By using this result let us take the first term from the above equation that is
\[\begin{align}
  & \Rightarrow x-6=0 \\
 & \Rightarrow x=6 \\
\end{align}\]
Now, by taking the second term we get
\[\begin{align}
  & \Rightarrow 2x-7=0 \\
 & \Rightarrow x=\dfrac{7}{2} \\
\end{align}\]
Therefore the roots of given equation are \[6,\dfrac{7}{2}\]

So, the correct answer is “Option (a)”.

Note: We can check whether the given condition is true or false in other methods.
We are given that the equation as
\[\dfrac{x-2}{x-3}+\dfrac{x-4}{x-5}=\dfrac{10}{3}\]
We are also given that the roots are \[6,\dfrac{7}{2}\]

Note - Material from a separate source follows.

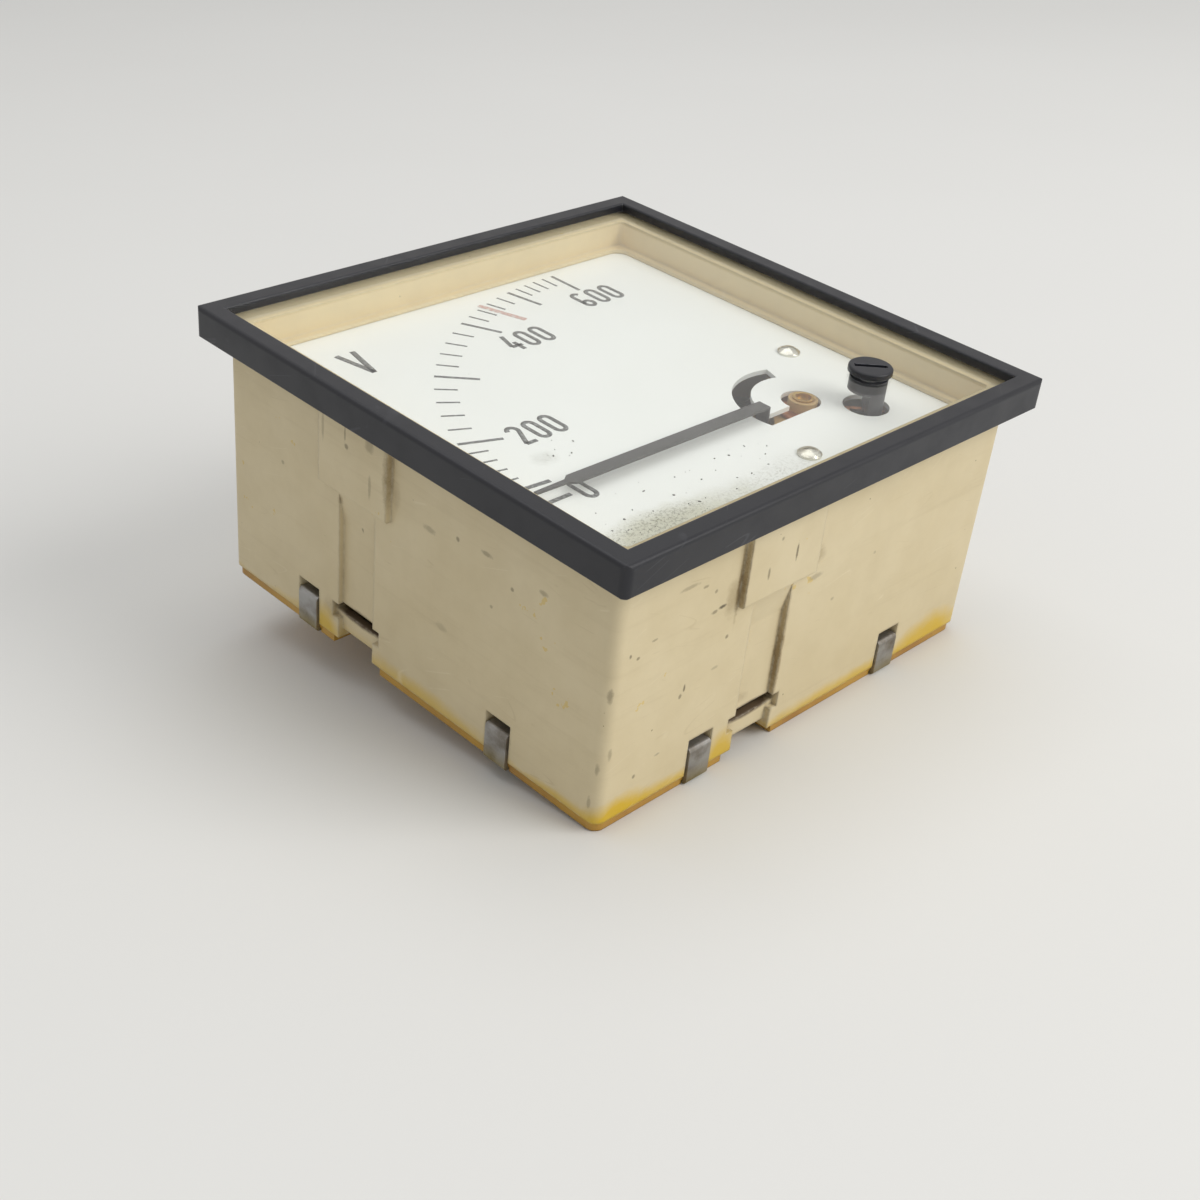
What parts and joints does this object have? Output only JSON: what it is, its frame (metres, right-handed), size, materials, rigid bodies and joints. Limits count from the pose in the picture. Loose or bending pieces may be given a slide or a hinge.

By substituting \[x=6\] in the LHS of given equation we get
\[\begin{align}
  & \Rightarrow LHS=\dfrac{6-2}{6-3}+\dfrac{6-4}{6-5} \\
 & \Rightarrow LHS=\dfrac{4}{3}+2 \\
 & \Rightarrow LHS=\dfrac{10}{3}=RHS \\
\end{align}\]
Here we can see that LHS is equal to RHS
So, 6 is the root of given equation
Now, by substituting \[x=6\] in the LHS of given equation we get
\[\begin{align}
  & \Rightarrow LHS=\dfrac{\dfrac{7}{2}-2}{\dfrac{7}{2}-3}+\dfrac{\dfrac{7}{2}-4}{\dfrac{7}{2}-5} \\
 & \Rightarrow LHS=\dfrac{3}{1}+\left( \dfrac{-1}{-3} \right) \\
 & \Rightarrow LHS=\dfrac{10}{3}=RHS \\
\end{align}\]
Here we can see that LHS is equal to RHS
So, \[\dfrac{7}{2}\] is the root of given equation
Therefore the roots of given equation are \[6,\dfrac{7}{2}\]
So, option (a) is the correct answer.